The whole seeing a Buzzard and mistaking it for Eagles is a very common mistake, I spoke to a guy from the RSPB on Mull once and he was saying that most peoples first Eagle is actually a Buzzard. Seen several Sea Eagles in my time and they are huge, you can usually see the white tail quite well too. Sounds like your having fun, still jelaous, though just book a self catering place for May Bank Holiday in Gairloch with a few friends to climb Slioch. Mak sure you leave some snow for us!

Louise said...

My favourite neck of the woods, as I may have mentioned before, and we'll be back in the summer. Eagles can be tricky, but you know when you've got it right.
Is the dram in The Park still on for next year?
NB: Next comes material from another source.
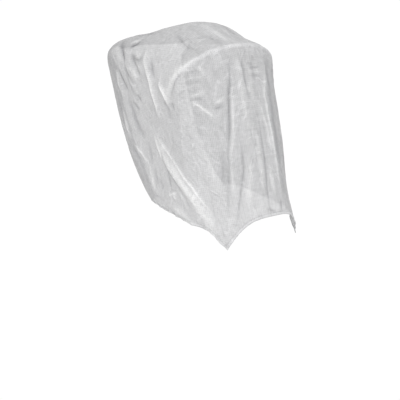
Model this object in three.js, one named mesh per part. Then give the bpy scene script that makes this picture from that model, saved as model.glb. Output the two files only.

See you then, perhaps.
Have fun.

Phreerunner said...

Jamie, as I mentioned, Ken's an Expert, and he and the others who went up Bheinn Ghobhlach on Monday did see Sea Eagles - they live in the Gruinard area so they are frequently seen around here - that's why the first reaction to a big but distant bird was that it may be an eagle.

Slioch - another of my favourite hills - enjoy!

Yes, Louise, the dram in the Park is still on for next year, or even this year if you come along to Montrose to get a feel for the occasion, even if you can't take part this time.